→ REQUEST
All of the material below is to be returned exactly.

→ DATA
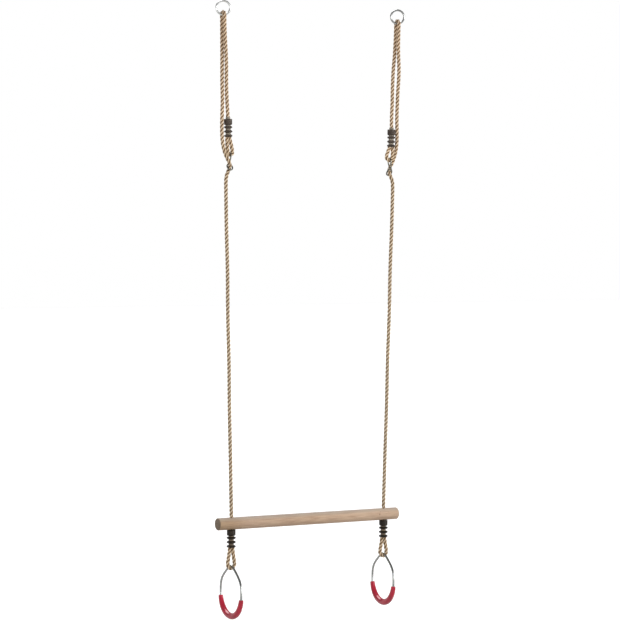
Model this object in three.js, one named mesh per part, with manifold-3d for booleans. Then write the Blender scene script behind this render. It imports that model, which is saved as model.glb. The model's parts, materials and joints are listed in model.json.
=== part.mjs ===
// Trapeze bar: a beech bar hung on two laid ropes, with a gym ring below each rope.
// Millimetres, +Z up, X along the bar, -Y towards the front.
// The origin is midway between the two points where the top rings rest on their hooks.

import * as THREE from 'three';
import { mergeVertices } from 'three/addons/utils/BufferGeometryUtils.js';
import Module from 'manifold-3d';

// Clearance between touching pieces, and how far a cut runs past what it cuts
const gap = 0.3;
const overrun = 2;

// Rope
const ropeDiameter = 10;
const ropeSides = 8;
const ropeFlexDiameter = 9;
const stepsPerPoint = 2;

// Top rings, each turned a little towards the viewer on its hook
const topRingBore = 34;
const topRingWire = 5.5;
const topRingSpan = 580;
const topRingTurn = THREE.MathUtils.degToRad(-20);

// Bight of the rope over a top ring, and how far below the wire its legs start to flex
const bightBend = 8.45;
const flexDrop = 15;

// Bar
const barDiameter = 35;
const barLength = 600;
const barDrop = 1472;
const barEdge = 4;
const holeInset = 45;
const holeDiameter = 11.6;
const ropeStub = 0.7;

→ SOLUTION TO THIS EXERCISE
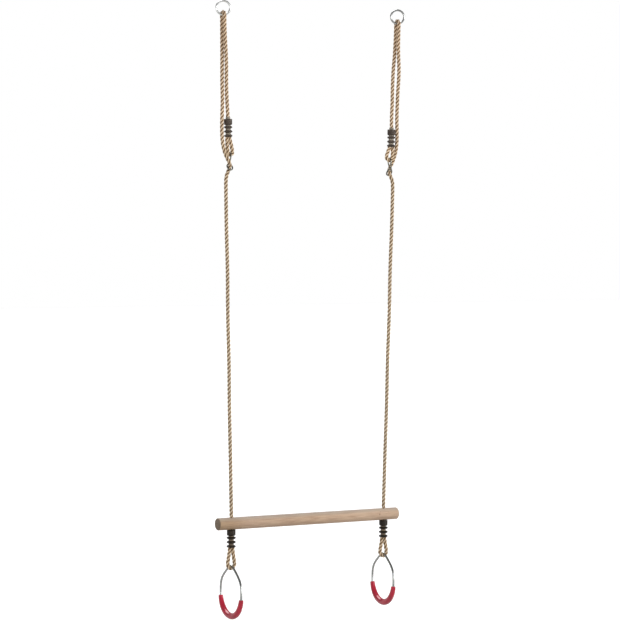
Model this object in three.js, one named mesh per part, with manifold-3d for booleans. Then write the Blender scene script behind this render. It imports that model, which is saved as model.glb. The model's parts, materials and joints are listed in model.json.
=== part.mjs ===
// Trapeze bar: a beech bar hung on two laid ropes, with a gym ring below each rope.
// Millimetres, +Z up, X along the bar, -Y towards the front.
// The origin is midway between the two points where the top rings rest on their hooks.

import * as THREE from 'three';
import { mergeVertices } from 'three/addons/utils/BufferGeometryUtils.js';
import Module from 'manifold-3d';

// Clearance between touching pieces, and how far a cut runs past what it cuts
const gap = 0.3;
const overrun = 2;

// Rope
const ropeDiameter = 10;
const ropeSides = 8;
const ropeFlexDiameter = 9;
const stepsPerPoint = 2;

// Top rings, each turned a little towards the viewer on its hook
const topRingBore = 34;
const topRingWire = 5.5;
const topRingSpan = 580;
const topRingTurn = THREE.MathUtils.degToRad(-20);

// Bight of the rope over a top ring, and how far below the wire its legs start to flex
const bightBend = 8.45;
const flexDrop = 15;

// Bar
const barDiameter = 35;
const barLength = 600;
const barDrop = 1472;
const barEdge = 4;
const holeInset = 45;
const holeDiameter = 11.6;
const ropeStub = 0.7;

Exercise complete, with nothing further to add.